Only the lines from the first one through the line with "return np.where(x < FACE_CENTRE[0], smooth((34" should be printed, exactly as they appear.

****

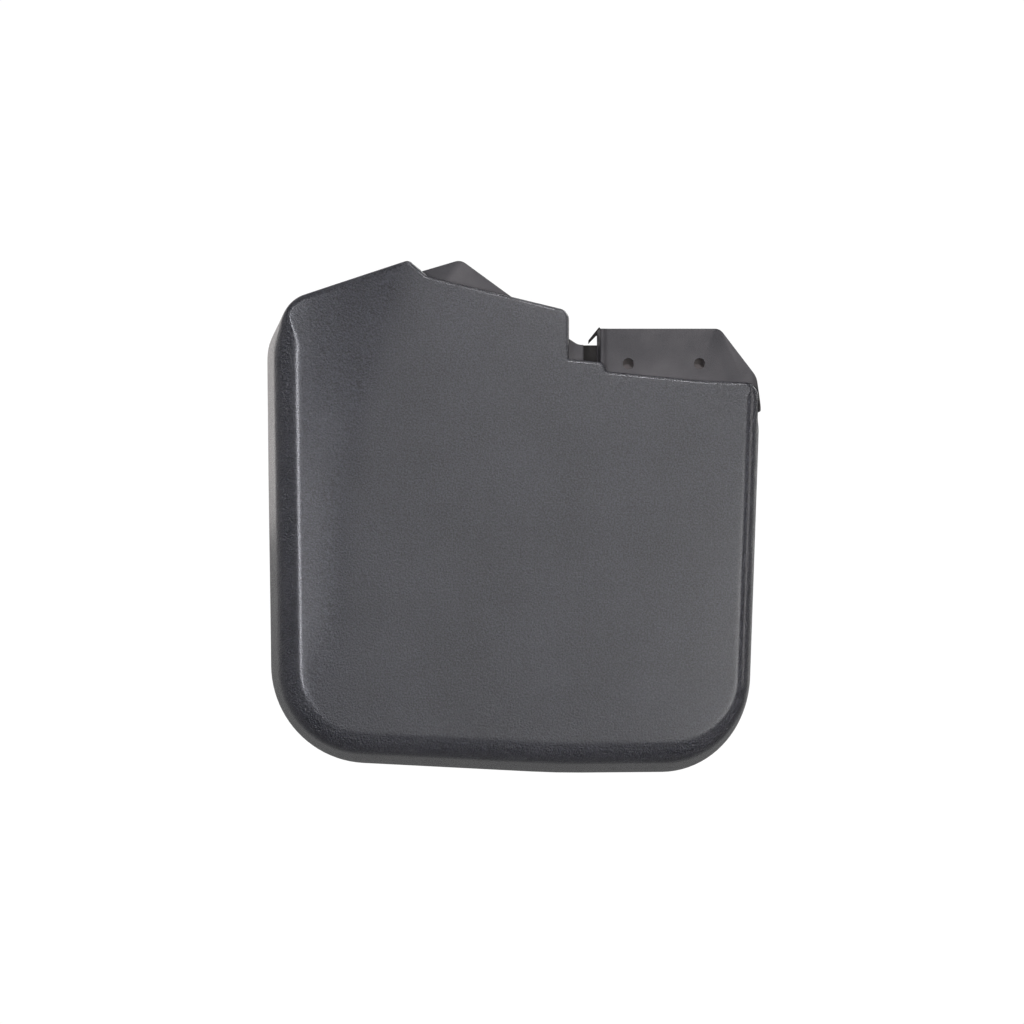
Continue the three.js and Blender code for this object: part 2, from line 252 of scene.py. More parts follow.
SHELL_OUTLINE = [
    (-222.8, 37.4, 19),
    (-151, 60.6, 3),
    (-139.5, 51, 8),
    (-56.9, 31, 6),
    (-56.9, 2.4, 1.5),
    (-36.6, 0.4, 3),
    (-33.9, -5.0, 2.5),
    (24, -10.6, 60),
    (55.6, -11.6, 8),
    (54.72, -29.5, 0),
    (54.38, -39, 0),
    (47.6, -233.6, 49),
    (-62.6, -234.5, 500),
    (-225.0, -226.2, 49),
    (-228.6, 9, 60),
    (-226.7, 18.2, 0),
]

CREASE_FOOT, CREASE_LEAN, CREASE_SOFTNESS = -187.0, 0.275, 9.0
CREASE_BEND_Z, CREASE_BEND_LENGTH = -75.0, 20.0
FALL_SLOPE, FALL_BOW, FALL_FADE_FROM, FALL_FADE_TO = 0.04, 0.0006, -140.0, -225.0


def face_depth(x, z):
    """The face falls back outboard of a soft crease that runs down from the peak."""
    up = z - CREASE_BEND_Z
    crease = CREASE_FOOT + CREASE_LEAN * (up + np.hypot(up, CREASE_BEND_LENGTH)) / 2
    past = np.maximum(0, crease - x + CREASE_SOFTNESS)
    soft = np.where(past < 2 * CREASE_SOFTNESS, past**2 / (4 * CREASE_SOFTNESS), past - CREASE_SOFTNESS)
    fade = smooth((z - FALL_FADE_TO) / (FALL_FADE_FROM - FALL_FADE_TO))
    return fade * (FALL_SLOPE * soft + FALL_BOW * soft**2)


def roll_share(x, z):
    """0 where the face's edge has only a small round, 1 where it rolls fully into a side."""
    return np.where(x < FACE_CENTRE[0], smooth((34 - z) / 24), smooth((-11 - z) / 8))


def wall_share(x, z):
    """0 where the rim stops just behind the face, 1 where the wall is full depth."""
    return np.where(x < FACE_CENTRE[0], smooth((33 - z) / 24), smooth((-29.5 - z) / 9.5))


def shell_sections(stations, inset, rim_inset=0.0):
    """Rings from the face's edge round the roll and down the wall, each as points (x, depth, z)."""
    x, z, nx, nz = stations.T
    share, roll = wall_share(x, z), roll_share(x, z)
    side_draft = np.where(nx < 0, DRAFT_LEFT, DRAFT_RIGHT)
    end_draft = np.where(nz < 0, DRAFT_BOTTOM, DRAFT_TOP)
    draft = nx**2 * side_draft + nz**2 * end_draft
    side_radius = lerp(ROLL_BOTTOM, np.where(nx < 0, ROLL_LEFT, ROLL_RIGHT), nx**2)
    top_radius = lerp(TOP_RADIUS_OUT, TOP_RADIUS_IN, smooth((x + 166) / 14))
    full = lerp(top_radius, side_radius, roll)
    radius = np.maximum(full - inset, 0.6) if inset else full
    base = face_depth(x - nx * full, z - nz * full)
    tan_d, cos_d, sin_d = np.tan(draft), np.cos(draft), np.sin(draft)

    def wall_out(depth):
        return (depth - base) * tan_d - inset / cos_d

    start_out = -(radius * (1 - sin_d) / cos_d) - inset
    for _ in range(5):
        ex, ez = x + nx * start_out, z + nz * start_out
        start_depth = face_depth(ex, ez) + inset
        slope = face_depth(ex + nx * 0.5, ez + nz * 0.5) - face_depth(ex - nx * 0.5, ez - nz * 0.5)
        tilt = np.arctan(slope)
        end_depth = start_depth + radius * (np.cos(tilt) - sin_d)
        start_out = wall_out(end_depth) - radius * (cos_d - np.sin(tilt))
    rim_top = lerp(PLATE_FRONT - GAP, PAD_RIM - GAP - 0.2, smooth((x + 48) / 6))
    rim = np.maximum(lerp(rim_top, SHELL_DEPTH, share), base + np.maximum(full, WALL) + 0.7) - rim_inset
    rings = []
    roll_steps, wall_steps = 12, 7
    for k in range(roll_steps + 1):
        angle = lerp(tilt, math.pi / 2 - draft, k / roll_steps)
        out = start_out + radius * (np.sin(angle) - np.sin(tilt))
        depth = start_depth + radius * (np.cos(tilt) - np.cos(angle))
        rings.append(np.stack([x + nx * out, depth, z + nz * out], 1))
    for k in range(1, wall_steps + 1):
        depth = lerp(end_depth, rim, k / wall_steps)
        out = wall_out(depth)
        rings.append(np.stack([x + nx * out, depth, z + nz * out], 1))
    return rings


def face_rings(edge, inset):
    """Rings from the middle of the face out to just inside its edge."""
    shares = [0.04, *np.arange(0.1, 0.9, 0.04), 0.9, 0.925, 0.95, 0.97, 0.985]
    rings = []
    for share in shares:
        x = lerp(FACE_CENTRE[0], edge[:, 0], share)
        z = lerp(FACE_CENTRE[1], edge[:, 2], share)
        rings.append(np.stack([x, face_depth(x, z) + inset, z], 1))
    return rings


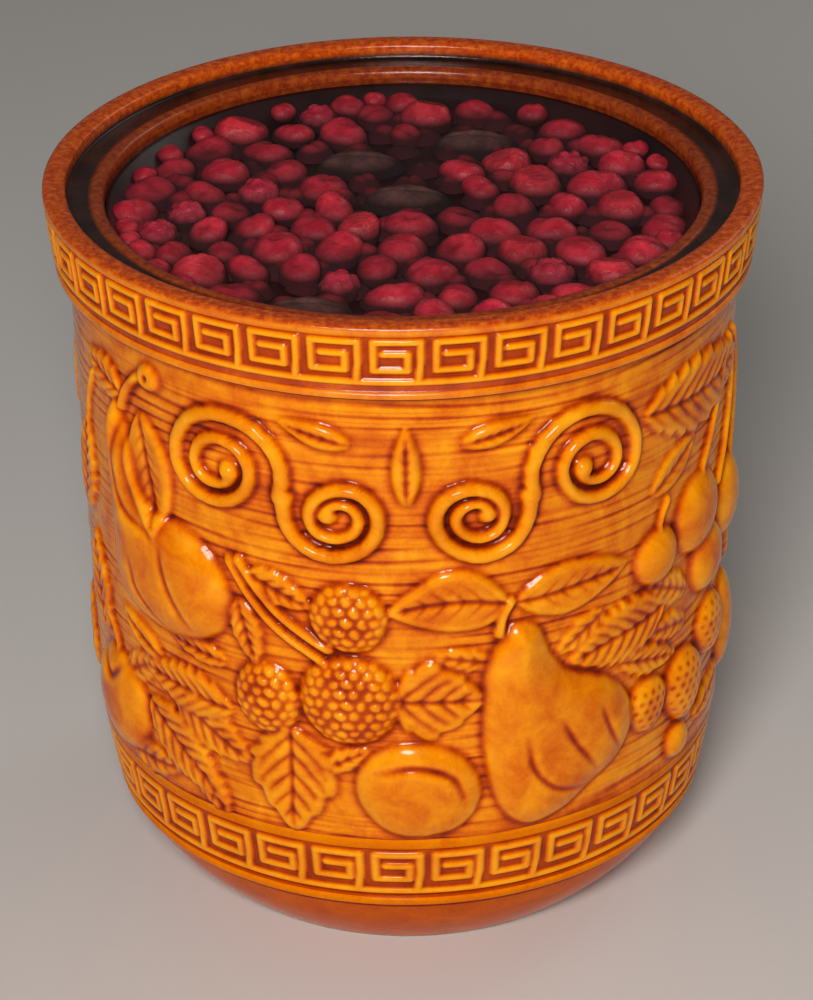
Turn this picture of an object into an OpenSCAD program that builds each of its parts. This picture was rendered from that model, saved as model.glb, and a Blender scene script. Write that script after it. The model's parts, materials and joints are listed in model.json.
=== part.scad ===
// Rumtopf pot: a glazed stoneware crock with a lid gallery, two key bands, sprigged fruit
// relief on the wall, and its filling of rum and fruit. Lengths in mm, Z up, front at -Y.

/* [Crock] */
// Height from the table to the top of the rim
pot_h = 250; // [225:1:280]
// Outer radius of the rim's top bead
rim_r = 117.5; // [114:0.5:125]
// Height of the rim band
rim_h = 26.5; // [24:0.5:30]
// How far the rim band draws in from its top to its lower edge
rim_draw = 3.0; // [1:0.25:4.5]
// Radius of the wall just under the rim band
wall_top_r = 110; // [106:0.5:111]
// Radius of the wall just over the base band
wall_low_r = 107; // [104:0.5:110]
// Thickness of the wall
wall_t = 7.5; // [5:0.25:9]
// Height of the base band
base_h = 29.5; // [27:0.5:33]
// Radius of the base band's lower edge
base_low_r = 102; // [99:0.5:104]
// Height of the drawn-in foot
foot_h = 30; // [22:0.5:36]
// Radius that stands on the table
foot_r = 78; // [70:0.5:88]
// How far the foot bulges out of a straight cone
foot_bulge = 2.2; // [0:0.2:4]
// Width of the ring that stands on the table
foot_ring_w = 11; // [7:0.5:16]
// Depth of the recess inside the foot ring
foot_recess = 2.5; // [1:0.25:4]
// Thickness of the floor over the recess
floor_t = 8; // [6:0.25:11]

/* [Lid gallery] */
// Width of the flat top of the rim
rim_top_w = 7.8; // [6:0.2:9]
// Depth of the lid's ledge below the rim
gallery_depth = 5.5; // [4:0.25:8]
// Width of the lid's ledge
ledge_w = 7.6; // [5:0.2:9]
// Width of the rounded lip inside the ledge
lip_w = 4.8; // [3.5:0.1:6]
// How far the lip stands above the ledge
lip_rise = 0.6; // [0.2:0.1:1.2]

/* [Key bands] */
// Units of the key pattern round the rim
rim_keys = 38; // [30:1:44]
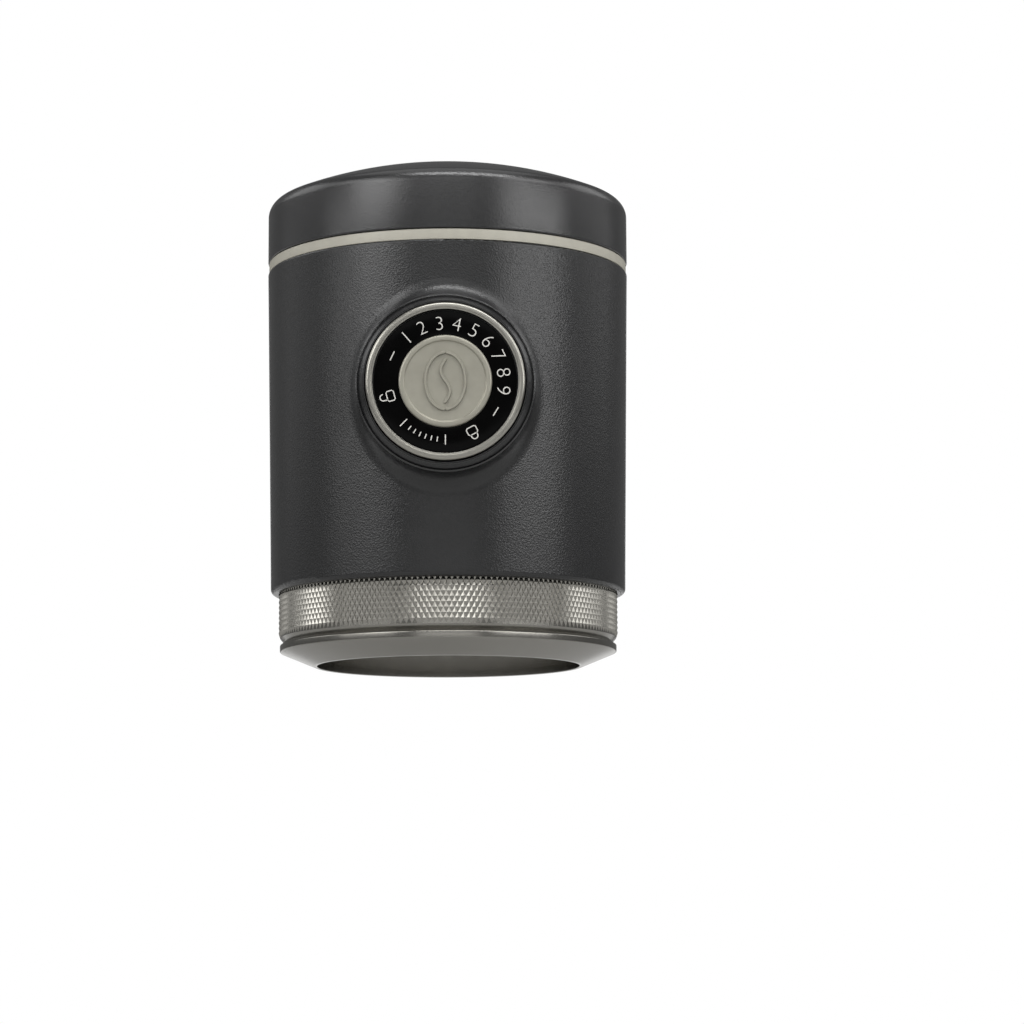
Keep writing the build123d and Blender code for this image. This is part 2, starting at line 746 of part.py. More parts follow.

****

• _Output for this exercise_:
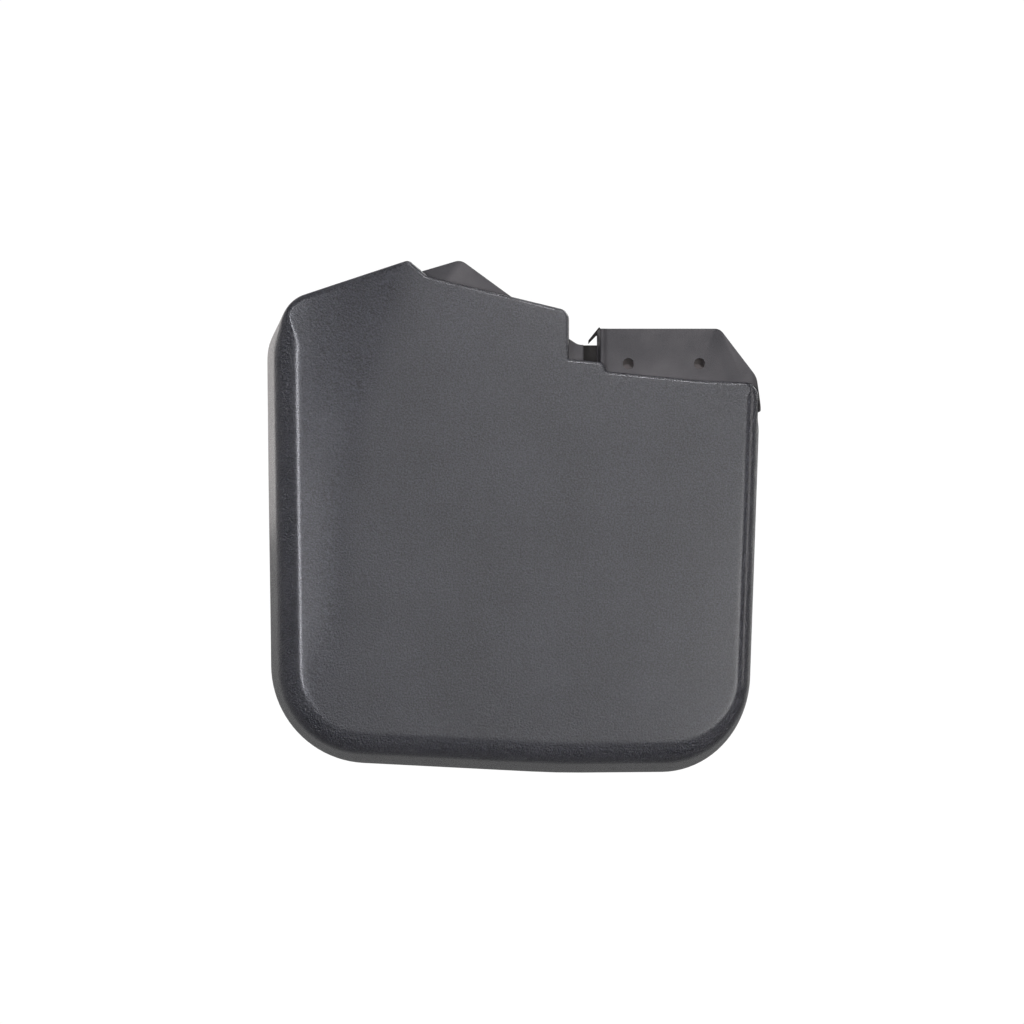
Continue the three.js and Blender code for this object: part 2, from line 252 of scene.py. More parts follow.
SHELL_OUTLINE = [
    (-222.8, 37.4, 19),
    (-151, 60.6, 3),
    (-139.5, 51, 8),
    (-56.9, 31, 6),
    (-56.9, 2.4, 1.5),
    (-36.6, 0.4, 3),
    (-33.9, -5.0, 2.5),
    (24, -10.6, 60),
    (55.6, -11.6, 8),
    (54.72, -29.5, 0),
    (54.38, -39, 0),
    (47.6, -233.6, 49),
    (-62.6, -234.5, 500),
    (-225.0, -226.2, 49),
    (-228.6, 9, 60),
    (-226.7, 18.2, 0),
]

CREASE_FOOT, CREASE_LEAN, CREASE_SOFTNESS = -187.0, 0.275, 9.0
CREASE_BEND_Z, CREASE_BEND_LENGTH = -75.0, 20.0
FALL_SLOPE, FALL_BOW, FALL_FADE_FROM, FALL_FADE_TO = 0.04, 0.0006, -140.0, -225.0


def face_depth(x, z):
    """The face falls back outboard of a soft crease that runs down from the peak."""
    up = z - CREASE_BEND_Z
    crease = CREASE_FOOT + CREASE_LEAN * (up + np.hypot(up, CREASE_BEND_LENGTH)) / 2
    past = np.maximum(0, crease - x + CREASE_SOFTNESS)
    soft = np.where(past < 2 * CREASE_SOFTNESS, past**2 / (4 * CREASE_SOFTNESS), past - CREASE_SOFTNESS)
    fade = smooth((z - FALL_FADE_TO) / (FALL_FADE_FROM - FALL_FADE_TO))
    return fade * (FALL_SLOPE * soft + FALL_BOW * soft**2)


def roll_share(x, z):
    """0 where the face's edge has only a small round, 1 where it rolls fully into a side."""
    return np.where(x < FACE_CENTRE[0], smooth((34 - z) / 24), smooth((-11 - z) / 8))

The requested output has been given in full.